MW- Consumers can only hope Ostrander is right. Right now, going digital is expensive and you really don't get much for the money. Even though most TV stations send out programming in analog and digital, viewers with five-thousand dollar digital sets don't really benefit. Unless the program is being filmed or was recorded in a digital format, you're still basically looking at an analog picture. And right now only a couple of network shows and a few sporting events are produced entirely in digital. The other option is buying a satellite system. The package includes a converter because the satellite signal is already in digitized. Mark Smukler is the manager of WVIZ, Cleveland's public television station. He says this is nothing to lose sleep over.

Mark Smukler- You don't have to worry about it. This is not something that you are going to have to rush out tomorrow and start expending serious money in order to be able to watch television that you're used to watching. You don't have to do that - this is not right on the horizon - and there is no reason to panic.

MW- Smukler says a loophole in the law will allow stations to delay the transition.

MS- Congress has put some language in place that, I believe, says a certain percentage of people have to able to receive the digital signal in your market in order for you to have turn back your analog transmitter. There are lots of people that are fairly optimistic about their projection of adoption. There are very few that actually believe the percentage that is set is actually going to happen by 2006.

MW- Nobody knows exactly how the government or anyone else will determine how many people can pick up digital signals, and exactly when that number passes the eighty-five percent mark. Right now, a quarter of all Cleveland area viewers still get their TV off the airwaves that is not through cable or satellite delivery. So why not just let TV stations broadcast in analog and digital forever? In short, the answer is money. There is only "so much" space on the airwaves for TV signals. And when the switch to digital is complete, it will free up some very valuable airwave spectrums. David Fisk with the Federal Communications Commission (FCC) says they can be put to better use than broadcasting TV programs.

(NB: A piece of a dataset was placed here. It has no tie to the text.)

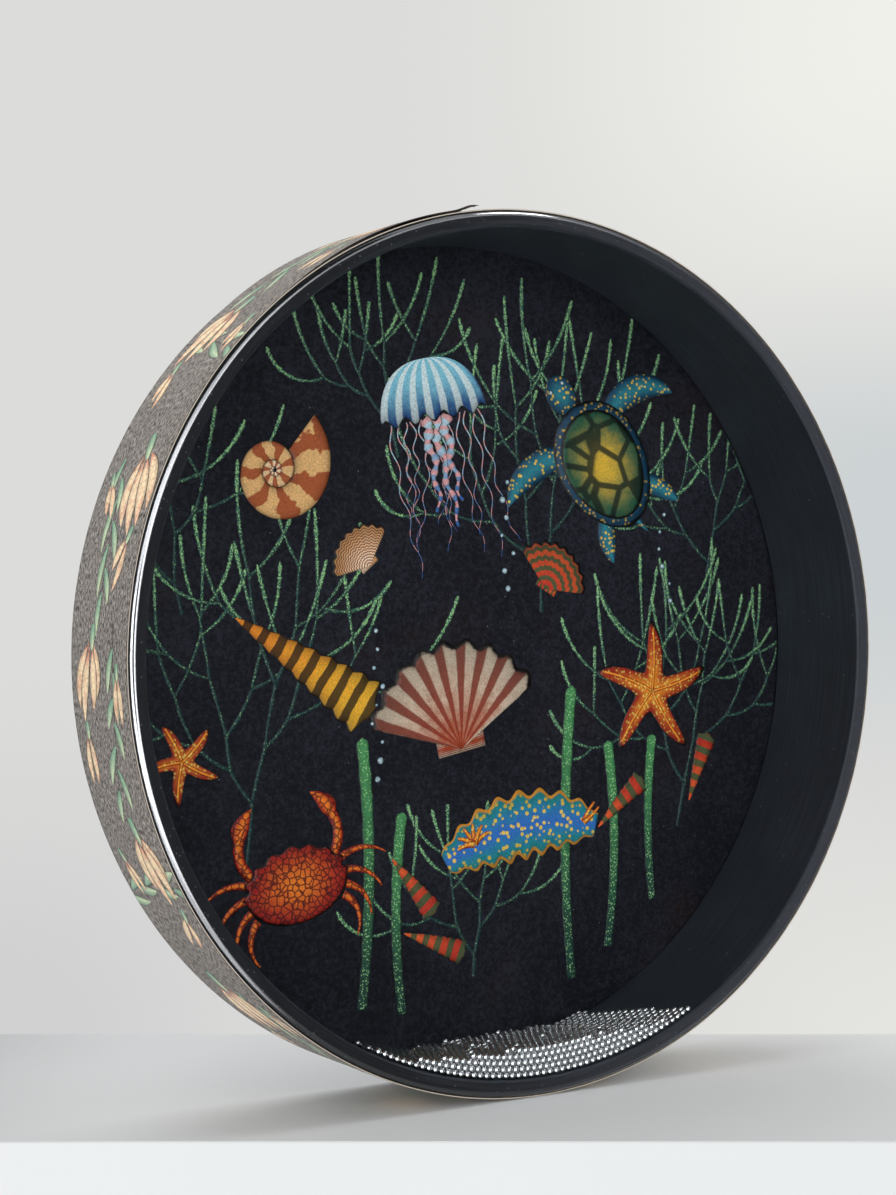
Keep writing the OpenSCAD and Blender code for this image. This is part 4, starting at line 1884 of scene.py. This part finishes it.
@dataclass(frozen=True)
class Studio:
    """A pale shelf in a pale room, lit softly, with a dark part where the clear head looks."""

    axis: tuple[float, float] = (0.52612, 0.85041)
    viewpoint: tuple[float, float] = (-0.5553, -0.8492)
    shelf: tuple[float, float] = (0.9074, 1.1288)
    shelf_half_length: float = 1.6
    shelf_thickness: float = 0.14
    wall: str = "#dcdcda"
    # Lighter and darker parts of the wall: painted light and shade on the backdrop
    painted_wall_light: tuple[WallLightPatch, ...] = (
        WallLightPatch("#d0d0d1", (-0.02, -0.2), (-0.02, -0.2)),
        WallLightPatch("#cdd2d4", (0.04, 0.2), (0.14, 0.02), middle=0.03),
        WallLightPatch("#eff0ea", (-0.04, 0.2), (0.06, 0.24)),
        WallLightPatch("#eff0ea", (0.06, 0.2), (-0.08, -0.2), 0.4),
    )
    room: str = "#e6e8ea"
    room_level: float = 0.8
    mirrored: tuple[Lobe, ...] = (
        Lobe((-0.69, -0.69, -0.21), 42, 54, -1.6),
        Lobe((-0.526, -0.85, 0.2), 33, 50, -2.4),
        Lobe((-0.526, -0.85, 0.0), 9, 15, 4.9),
        Lobe((0.526, -0.85, 0.0), 17, 27, 0.95),
        Lobe((0.97, 0.1, 0.1), 35, 60, 0.85),
        Lobe((-0.45, -0.4, 0.65), 32, 46, 1.5),
        Lobe((0.0, -0.2, 1.0), 30, 42, 0.4),
        Lobe((0.5, -0.25, 0.83), 3, 7, -22.0),
        Lobe((0.1, -0.35, -0.93), 38, 52, 0.85),
    )
    lamps: tuple[Lamp, ...] = (
        Lamp("window", (-1.7, -0.55, -0.05), (0.0, 0.0, 0.2), (0.9, 1.2), 1.7, "#fbfdff"),
        Lamp("ceiling", (0.0, 0.35, 1.9), (0.0, 0.0, 0.2), (1.6, 1.6), 1.9, "#ffffff", False),
        Lamp("right_wall", (1.6, -0.1, 0.5), (0.0, 0.0, 0.2), (0.6, 1.0), 4.2, "#fffdf8", False),
        Lamp("front_wall", (-0.4, -2.0, 0.7), (0.0, 0.0, 0.1), (1.4, 1.4), 1.7, "#fffefb", False),
    )

    def floor(self) -> None:
        """Makes the shelf: a box whose long edges are square to the line of sight."""
        ahead = np.array([*self.axis, 0.0])
        along = np.array([self.axis[1], -self.axis[0], 0.0])
        eye = np.array([*self.viewpoint, 0.0])
        depth = np.array([self.shelf[0], self.shelf[1], self.shelf[1], self.shelf[0], self.shelf[0]])
        height = np.array([0.0, 0.0, -1.0, -1.0, 0.0]) * self.shelf_thickness
        section = eye + depth[:, None] * ahead + height[:, None] * [0, 0, 1]
        middle = section[:-1].mean(0) + 0 * section
        ends = np.array([-1, -1, 1, 1])[:, None, None] * self.shelf_half_length * along
        points = np.stack([middle, section, section, middle]) + ends
        surfaces = Surfaces("shelf")
        surfaces.add(points, np.zeros((1, 1, 2)), flip=True)
        shelf = surfaces.build(30)
        ShelfPaint().dress(shelf)
        shelf.visible_glossy = False

    def air(self) -> None:
        """Makes the room's light.

        The camera sees a pale wall, with light and shade painted in parts of it. Matt surfaces get an
        even light, and glossy ones mirror a room that has bright parts and dark parts where the clear
        head and the beads look.
        """
        world = bpy.data.worlds.new("room")
        bpy.context.scene.world = world
        world.use_nodes = True
        graph = Graph(world.node_tree)
        way = graph.node("TexCoord").outputs["Generated"]
        seen = graph.node("LightPath")
        dark: Number = 0.0
        for lobe in self.mirrored:
            dark = lobe.shade(graph, way) + dark
        level = (1 - dark * graph.term(seen, "Is Glossy Ray")).most(0.02) * self.room_level
        side = graph.towards(way, (self.axis[1], -self.axis[0], 0))
        height = graph.part(way, "Z")
        wall: Socket = paint(self.wall)
        # Painted light and shade on the wall, part by part
        for part in self.painted_wall_light:
            wall = graph.mix(part.share(side, height), wall, paint(part.colour))
        plain = graph.term(seen, "Is Camera Ray").most(graph.term(seen, "Is Transmission Ray"))
        colour = graph.mix(plain, graph.shaded(paint(self.room), level), wall)
        light = graph.node("Background", None, {"Color": colour, "Strength": 1.0})
        graph.node("OutputWorld", None, {"Surface": light.outputs[0]})

    def build(self) -> None:
        """Makes the shelf, the room and the lamps."""
        self.floor()
        self.air()
        for lamp in self.lamps:
            lamp.build()


def main() -> None:
    """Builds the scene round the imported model."""
    logging.basicConfig(level=logging.INFO, format="%(message)s")
    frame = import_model()
    bpy.context.scene.view_settings.view_transform = "Standard"
    Viewpoint().build()
    Studio().build()
    Shell().build(frame["nodes"])
    Wrap().build()
    film = FilmPrint()
    film.compose()
    film.build()
    BeadCharge().build()


if __name__ == "__main__":
    main()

David Fisk- Those channels that are currently being used for analog will be auctioned off to other uses. There's a number of companies that are interested in what are called 3G. It's third generation wireless services. Those are going to be the basis for having Internet access through portable wireless devices. There's just a lot of advantages are going to come from using the spectrum. The TV signals are considered beach front property in terms of the value.

MW- There's no question that it will cost consumers money to enter to the digital TV era. But according to Fisk, the government is willing to let the market take it's own course.

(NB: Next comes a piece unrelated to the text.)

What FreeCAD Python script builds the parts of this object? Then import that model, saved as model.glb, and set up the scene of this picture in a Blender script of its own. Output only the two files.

DF- To say that we're not concerned - I don't think that's an accurate statement. Industry and markets and business plans ultimately have to drive technology, not the government coming in and prescribing specific regulations or specific technical standards.

MW- Viewers will eventually be forced to convert to digital one way or the other, in what's being called a revolution in TV quality. In the years to come, we can look forward to marveling at the "life like" pictures, being broadcast, even while we complain about the dumbing down of the content. In Cleveland, I'm Mike West for 90.3 WCPN, 90.3FM.